Former US Treasury Secretary Larry Summers once noted that confidence is the cheapest form of stimulus, and Mavuso agrees, in part. “It is cheap in the sense that it can drive investment without necessarily incurring a direct cost to government.”

When businesses are confident, she says they invest, expand and grow the economy. However, Mavuso also points out that the problem is that confidence is not going to “magically appear”, and that there is a lot of work government must get done and some of it is going to cost money.

The phrase “structural reform” has been debated much in South Africa, to the point that Mavuso says it is now a hollow cliché. However, she notes that the country cannot lose focus. “There must be answers to the question ‘what has changed?’, that will compel businesses to revise their expectations of the future.”

Further, it is not difficult to understand what those changes should be, says Mavuso, adding that despite the debate over land reform being much needed, South Africa has undermined confidence in property rights.

“Nobody makes investments in assets they cannot trust will still be theirs in future. We need to conclude that debate and recommit to protect property rights so that investors have confidence that they can put their capital at risk.”

In addition, policy confusion continues to be rife, with the mining sector being the biggest victim, resulting in no new investment, she notes. “From the mining charter to amendments to key legislation, destructive debates have contributed to a weak environment for mines to operate for well over a decade.”

There are many other policy issues that affect energy, access to broadband, skills and education – all of which can be fixed to fundamentally alter business confidence, says Mavuso.

INFRASTRUCTURE INVESTMENT

Public investment in infrastructure has been declining as a percentage of gross domestic product for a decade, she points out. This was also a result of the priorities of the previous president [Jacob Zuma], who she highlights spent on consumption, through wages and other “political gravy trains”, all of which was financed by cutting back on infrastructure.

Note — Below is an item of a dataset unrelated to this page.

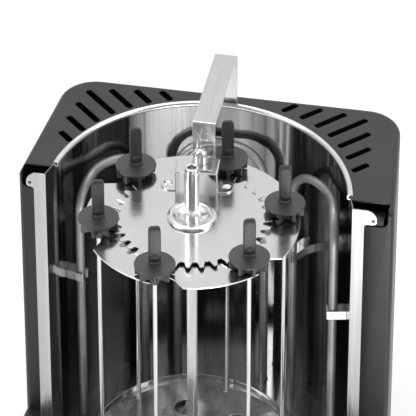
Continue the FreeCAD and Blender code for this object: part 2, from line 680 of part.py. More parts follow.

“In part this was an understandable response, to the fact that much infrastructure spending was wasteful and there were capacity constraints to delivering.”

However, the result is that South Africa now suffers a lack of economic infrastructure to support growth, and the social infrastructure to make it inclusive growth.

“This has to change,” she cautions, adding that Finance Minister Tito Mboweni has noted that the ballooning civil service wage bill needs to be cut as it has grown by 40% in real terms over the past 12 years without equivalent increases in productivity.

Notably, however, Mavuso also points out that Ramaphosa has prioritised infrastructure spending in the economic recovery plan after the Covid-19 disaster, with a Sustainable Infrastructure Development Symposium to be held on June 23. During the symposium, government is expected to announce a major pipeline of infrastructure projects.

“The President has said the private sector must play a critical role in this. There are many good reasons for that – the private sector has capital and skills that can unlock the infrastructure challenge,” she says.

For example, the Renewable Energy Independent Power Producer Procurement Programme raised over R200-billion in private sector funding between 2010 and 2015.

“If the government can deliver the structural reforms that are needed and mount a credible infrastructure programme that uses the private sector appropriately, we can turn what has been a long-running decline in confidence,” says Mavuso, adding that if this can be achieved, the strong economic growth will return to drive efforts to eliminate poverty and reduce inequality.